The NetCDF library [NetCDF] is designed to read and write data that has been structured according to well-defined rules and is easily ported across various computer platforms. The netCDF interface enables but does not require the creation of self-describing datasets. The purpose of the CF conventions is to require conforming datasets to contain sufficient metadata that they are self-describing in the sense that each variable in the file has an associated description of what it represents, including physical units if appropriate, and that each value can be located in space (relative to earth-based coordinates) and time.

An important benefit of a convention is that it enables software tools to display data and perform operations on specified subsets of the data with minimal user intervention. It is possible to provide the metadata describing how a field is located in time and space in many different ways that a human would immediately recognize as equivalent. The purpose in restricting how the metadata is represented is to make it practical to write software that allows a machine to parse that metadata and to automatically associate each data value with its location in time and space. It is equally important that the metadata be easy for human users to write and to understand.

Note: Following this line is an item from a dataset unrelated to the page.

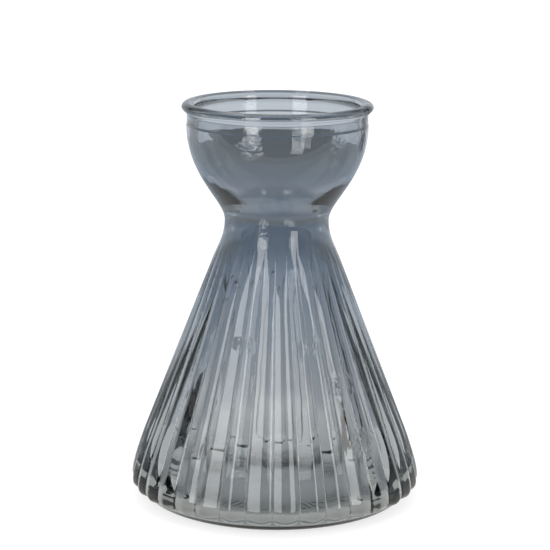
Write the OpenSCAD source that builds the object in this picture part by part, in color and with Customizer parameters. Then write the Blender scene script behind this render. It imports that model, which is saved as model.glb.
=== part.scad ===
// Hyacinth forcing vase: a cup for the bulb, a narrow waist and a wide fluted
// water chamber, all blown as one glass. Millimetres, +Z up, origin at the
// middle of the face that it stands on. Each node is one zone of the glass,
// cut where the mould or the form changes, and the zones meet face to face.

/* [Overall] */
// Height from the table to the top of the rim
height = 170; // [150:1:190]
// Height of the narrowest point of the waist
waist_height = 120.5; // [112:0.5:128]

/* [Rim and collar] */
// Width of the rounded rim, from the mouth to its outer edge
rim_width = 5.6; // [4.6:0.1:7]
// Height of the rounded rim above the collar
rim_height = 5.4; // [4.6:0.1:6.4]
// Depth of the outer edge of the rim below its top
rim_edge_drop = 2; // [1.4:0.1:2.6]
// Inside diameter of the mouth
mouth_d = 68.8; // [62:0.2:74]
// Wall of the collar between the rim and the mould line
collar_wall = 3.4; // [2.4:0.1:4.4]
// Distance from the top of the rim down to the mould line
mould_line_drop = 9.4; // [8:0.1:14]
// Step in the surface at the mould line
mould_step = 0.2; // [0.1:0.05:0.6]

/* [Bulb cup] */
// Straight inner wall under the mould line
cup_straight = 3; // [1:0.5:8]
// How far the outer curve of the cup hangs straight down from the mould line
cup_fall = 21.5; // [14:0.5:26]
// How far the outer curve rises straight up from the waist
cup_rise = 8.1; // [4:0.1:12]

/* [Waist] */
// Outside diameter at the waist
waist_d = 43.8; // [40:0.2:50]
// Inside diameter of the throat, which the roots grow through
throat_d = 34.8; // [28:0.2:38]
// Length of the straight part of the throat
throat_len = 5; // [3:0.5:7]
// Height of the waist zone, from the first trace of the flutes upwards
waist_zone = 10; // [8:0.5:12]
// How far the flutes start below the narrowest point
flute_start_drop = 5; // [4:0.5:8]

/* [Fluted body] */
// Largest outside diameter, over the crests of the flutes
body_d = 123.6; // [110:0.2:136]
// Height of the largest diameter
belly_height = 9.2; // [8:0.2:12]
// Number of flutes around the body
flute_count = 34; // [24:1:40]
// Depth of the grooves at the largest diameter
flute_depth = 1.7; // [0.6:0.1:2.4]
// Length over which the grooves fade out towards the waist
flute_runout = 30; // [15:1:50]
// Height at which the flutes end, under the largest diameter
flute_foot_height = 4.6; // [3.6:0.2:6]
// Length of the rounded lower ends of the flutes
flute_end = 3.6; // [2.4:0.2:6]
// Wall of the body under the crests of the flutes
body_wall = 4.2; // [3.2:0.1:5.5]

/* [Base] */
// Diameter of the plain disc in the middle of the base
base_d = 88; // [80:1:94]
// Thickness of the base, from the table to the floor of the water chamber
base_thickness = 4.2; // [3.4:0.1:6]
// Outside diameter of the ring that the vase stands on
foot_d = 84.8; // [74:0.2:86]
// Width of the ring that the vase stands on
foot_width = 4; // [2:0.5:7]
// Height of the hollow in the middle of the underside
punt_height = 1.4; // [0.5:0.1:2]
// Height of the heel above the table
heel_gap = 0.4; // [0.2:0.1:0.8]

/* [Hidden] */

glass = [0.43, 0.48, 0.53, 0.75];
facets = 96;
curve_steps = 16;
// How far a cut runs past what it cuts
cut = 1;

mouth_r = mouth_d / 2;
collar_r = mouth_r + collar_wall;
cup_r = collar_r + mould_step;
waist_r = waist_d / 2;
throat_r = throat_d / 2;
belly_r = body_d / 2;
base_r = base_d / 2;
foot_r = foot_d / 2;

mould_line_z = height - mould_line_drop;
rim_r = mouth_r + rim_width;
rim_seat_z = height - rim_height;
flute_top_z = waist_height - flute_start_drop;
waist_top_z = flute_top_z + waist_zone;

// How far the straight cone of the body starts above and inside the belly,
// and stops below and outside the waist
cone_rise = 22.8;
cone_inset = 6.6;
cone_drop = 17;
cone_outset = 5.1;
cone_low = [belly_r - cone_inset, belly_height + cone_rise];
cone_high = [waist_r + cone_outset, waist_height - cone_drop];
cone_dir = (cone_high - cone_low) / norm(cone_high - cone_low);
cone_inward = [-cone_dir.y, cone_dir.x];
in_low = cone_low + cone_inward * body_wall;
in_high = cone_high + cone_inward * body_wall;

// Reach of the rounded stretches along the straight lines that they join
belly_pull = 5;
under_pull = 6;
cone_low_pull = 5.3;
cone_high_pull = 7.2;
waist_pull = 7;
heel_pull = 10.3;
corner_pull = 15;
floor_pull = 9;
// How far the rounded corner of the chamber reaches in over the floor
corner_inset = 5;
// The same for the rim: out of the collar, along the outer edge and over the top
rim_seat_pull = 1.4;
rim_edge_pull = 1.2;
rim_top_pull = 1.5;
rim_inner_drop = 2.6;

// Point at t on a curve that leaves a towards b and reaches d from c
function curve_at(a, b, c, d, t) =
    pow(1 - t, 3) * a + 3 * pow(1 - t, 2) * t * b + 3 * (1 - t) * t * t * c + pow(t, 3) * d;
function curve(a, b, c, d, steps = curve_steps) =
    [for (i = [0:steps]) curve_at(a, b, c, d, i / steps)];
// The part of a line of [r, z] points between two heights
function as_table(line) = [for (p = line) [p.y, p.x]];
function radius_at(line, z) = lookup(z, as_table(line));
function between(line, low, high) = concat(
    [[radius_at(line, low), low]],
    [for (p = line) if (p.y > low + 0.01 && p.y < high - 0.01) p],
    [[radius_at(line, high), high]]);
function backwards(line) = [for (i = [len(line) - 1:-1:0]) line[i]];
function ease(t) = let (u = max(0, min(1, t))) u * u * (3 - 2 * u);

// Outside of the glass, over the crests, from the base up to the mould line
under_line = curve([base_r, heel_gap], [base_r + heel_pull, heel_gap],
    [belly_r, belly_height - under_pull], [belly_r, belly_height]);
belly_line = curve([belly_r, belly_height], [belly_r, belly_height + belly_pull],
    cone_low - cone_dir * cone_low_pull, cone_low);
body_line = concat(under_line, [for (i = [1:len(belly_line) - 1]) belly_line[i]],
    curve(cone_high, cone_high + cone_dir * cone_high_pull,
        [waist_r, waist_height - waist_pull], [waist_r, waist_height]));
cup_line = curve([waist_r, waist_height], [waist_r, waist_height + cup_rise],
    [cup_r, mould_line_z - cup_fall], [cup_r, mould_line_z], 2 * curve_steps);
outer_line = concat(body_line, [for (i = [1:len(cup_line) - 1]) cup_line[i]]);

// Inside of the glass, from the floor of the water chamber up to the mouth
floor_r = in_low.x - corner_inset;
throat_low = [throat_r, waist_height - throat_len / 2];
throat_high = [throat_r, waist_height + throat_len / 2];
cup_in_top = [mouth_r, mould_line_z - cup_straight];
inner_line = concat(
    curve([floor_r, base_thickness], [floor_r + floor_pull, base_thickness],
        in_low - cone_dir * corner_pull, in_low),
    curve(in_high, in_high + cone_dir * cone_high_pull,
        throat_low - [0, waist_pull], throat_low),
    curve(throat_high, throat_high + [0, cup_rise],
        cup_in_top - [0, cup_fall], cup_in_top, 2 * curve_steps),
    [[mouth_r, height]]);

module turned(points) {
    rotate_extrude($fn = facets) polygon(points);
}

// One plain zone of the wall, between two heights
module wall_zone(low, high) {
    turned(concat(between(outer_line, low, high), backwards(between(inner_line, low, high))));
}

// Half the width of a flute, as an angle, and the points across one flute
flute_points = 6;
ring_points = flute_count * flute_points;
// Share of the groove depth, 0 on a crest and 1 in a groove or past a flute's round end
function groove_share(i, z) =
    let (across = 2 * (i % flute_points) / flute_points - 1,
        down = max(0, 1 - (z - flute_foot_height) / flute_end))
    min(1, across * across + down * down);
// A level ring of points round the body, drawn in by the grooves
function fluted_ring(z) = let (crest = radius_at(body_line, z), depth = groove_depth(z))
    [for (i = [0:ring_points - 1])
        let (r = crest - depth * groove_share(i, z), a = 360 * i / ring_points - 90)
        [r * cos(a), r * sin(a), z]];
// Closed solid through rings of points, flat at both ends
module skin_over(rings) {
    n = ring_points;
    last = len(rings) - 1;
    sides = [for (k = [0:last - 1], i = [0:n - 1])
        let (a = k * n + i, b = k * n + (i + 1) % n) each [[a, a + n, b], [b, a + n, b + n]]];
    bottom = [[for (i = [0:n - 1]) i]];
    top = [[for (i = [n - 1:-1:0]) last * n + i]];
    polyhedron(points = [for (r = rings) each r], faces = concat(sides, bottom, top));
}

// Heights of the rings of the body, closer together where the skin bends
function steps(low, high, n) = [for (i = [0:n - 1]) low + (high - low) * i / n];
flute_full_z = flute_foot_height + flute_end;
body_heights = concat(steps(flute_foot_height, flute_full_z, 5), steps(flute_full_z, cone_low.y, 5),
    steps(cone_low.y, flute_top_z, 13), [flute_top_z]);
function groove_depth(z) = let (size = z < belly_height ? 1 : radius_at(body_line, z) / belly_r)
    flute_depth * size * ease((flute_top_z - z) / flute_runout);

// Underside of the heel, from the disc out to the bottom of the grooves
function heel_share(z) = ease((z - heel_gap) / (flute_foot_height - heel_gap));
heel_line = [for (p = between(under_line, heel_gap, flute_foot_height))
    [p.x - groove_depth(flute_foot_height) * heel_share(p.y), p.y]];

// Ring that rounds off the rim, on top of the collar: it flares out to an edge and is crowned on top
module rim_bead() {
    seat = [collar_r, rim_seat_z];
    edge = [rim_r, height - rim_edge_drop];
    crown = [mouth_r + rim_width / 2, height];
    lip = [mouth_r, height - rim_inner_drop];
    under = curve(seat, seat + [0, rim_seat_pull], edge - [0, rim_edge_pull], edge);
    over = curve(edge, edge + [0, rim_edge_pull], crown + [rim_top_pull, 0], crown);
    inside = curve(crown, crown - [rim_top_pull, 0], lip + [0, rim_edge_pull], lip);
    color(glass) turned(concat([[mouth_r, rim_seat_z]], under,
        [for (i = [1:curve_steps]) over[i]], [for (i = [1:curve_steps]) inside[i]]));
}

// Plain band between the rim and the mould line
module collar() {
    color(glass) turned([[mouth_r, mould_line_z], [collar_r, mould_line_z],
        [collar_r, rim_seat_z], [mouth_r, rim_seat_z]]);
}

// Bowl that the bulb sits in
module bulb_cup() {
    color(glass) wall_zone(waist_top_z, mould_line_z);
}

// Narrow ring that keeps the bulb out of the water
module waist() {
    color(glass) wall_zone(flute_top_z, waist_top_z);
}

// Water chamber with its convex flutes
module fluted_body() {
    color(glass) difference() {
        skin_over([for (z = body_heights) fluted_ring(z)]);
        chamber();
        if (base_thickness > flute_foot_height) disc_room();
    }
}

// Space for the water, from its floor to past the top of the body
module chamber() {
    line = between(inner_line, base_thickness, flute_top_z);
    turned(concat([[0, base_thickness]], line,
        [[line[len(line) - 1].x, flute_top_z + cut], [0, flute_top_z + cut]]));
}

// Room in the body for a base disc that stands higher than the heel
module disc_room() {
    translate([0, 0, flute_foot_height - cut])
        cylinder(r = base_r, h = base_thickness - flute_foot_height + cut, $fn = facets);
}

// Rounded underside between the ends of the flutes and the disc
module heel() {
    color(glass) difference() {
        turned(concat(heel_line, [[base_r, flute_foot_height]]));
        if (base_thickness < flute_foot_height) chamber();
    }
}

// Disc that closes the base, with the ring that it stands on
module base_disc() {
    inside = foot_r - foot_width;
    hollow = curve([0, punt_height], [inside / 2, punt_height], [inside, punt_height / 2], [inside, 0]);
    color(glass) turned(concat(hollow,
        [[foot_r, 0], [base_r, heel_gap], [base_r, base_thickness], [0, base_thickness]]));
}

rim_bead();
collar();
bulb_cup();
waist();
fluted_body();
heel();
base_disc();
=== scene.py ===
import math
import random

import bmesh
import bpy
from mathutils import Matrix, Vector, noise


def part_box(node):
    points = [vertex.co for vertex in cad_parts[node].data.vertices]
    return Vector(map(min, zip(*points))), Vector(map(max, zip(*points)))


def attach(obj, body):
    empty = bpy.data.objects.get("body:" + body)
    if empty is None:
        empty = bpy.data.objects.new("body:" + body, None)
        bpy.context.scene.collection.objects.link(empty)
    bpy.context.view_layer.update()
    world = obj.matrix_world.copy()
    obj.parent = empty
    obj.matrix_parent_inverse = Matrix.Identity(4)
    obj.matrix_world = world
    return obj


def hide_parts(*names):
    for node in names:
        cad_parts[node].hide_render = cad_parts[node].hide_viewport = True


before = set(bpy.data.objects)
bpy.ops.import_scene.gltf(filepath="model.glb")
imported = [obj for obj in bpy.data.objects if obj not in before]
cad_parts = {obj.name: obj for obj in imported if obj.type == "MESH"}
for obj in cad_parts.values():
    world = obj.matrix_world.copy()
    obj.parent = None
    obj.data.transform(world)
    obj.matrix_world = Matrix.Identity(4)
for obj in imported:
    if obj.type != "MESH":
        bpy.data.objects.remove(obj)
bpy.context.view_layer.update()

MM = 0.001
SEED = 34


def lowest(node):
    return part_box(node)[0]


def highest(node):
    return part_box(node)[1]


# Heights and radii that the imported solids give
TOP = highest("rim_bead").z
RIM_R = highest("rim_bead").x
RIM_SEAT_Z = lowest("rim_bead").z
COLLAR_R = highest("collar").x
MOULD_LINE_Z = lowest("collar").z
CUP_R = highest("bulb_cup").x
FLUTE_TOP_Z = lowest("waist").z
FLUTE_FOOT_Z = lowest("fluted_body").z
BELLY_R = highest("fluted_body").y
BASE_R = highest("base_disc").x
FLOOR_Z = highest("base_disc").z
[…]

This standard is intended for use with climate and forecast data, for atmosphere, surface and ocean, and was designed with model-generated data particularly in mind. We recognise that there are limits to what a standard can practically cover; we restrict ourselves to issues that we believe to be of common and frequent concern in the design of climate and forecast metadata. Our main purpose therefore, is to propose a clear, adequate and flexible definition of the metadata needed for climate and forecast data. Although this is specifically a netCDF standard, we feel that most of the ideas are of wider application. The metadata objects could be contained in file formats other than netCDF. Conversion of the metadata between files of different formats will be facilitated if conventions for all formats are based on similar ideas.

This convention is designed to be backward compatible with the COARDS conventions [COARDS], by which we mean that a conforming COARDS dataset also conforms to the CF standard. Thus new applications that implement the CF conventions will be able to process COARDS datasets.

We have also striven to maximize conformance to the COARDS standard, that is, wherever the COARDS metadata conventions provide an adequate description we require their use. Extensions to COARDS are implemented in a manner such that the content that doesn’t depend on the extensions is still accessible to applications that adhere to the COARDS standard.

1.2. Principles for design

The following principles are followed in the design of these conventions:

  1. CF-netCDF metadata is designed to make datasets self-describing as far as practically possible. A self-describing dataset is one which can be interpreted without need for reference to resources outside itself, and the CF principle is to minimise that need. Therefore CF-netCDF does not use codes, but instead relies on controlled vocabularies containing terms that are chosen to be self-explanatory (but more detailed definitions of them are provided in CF documents).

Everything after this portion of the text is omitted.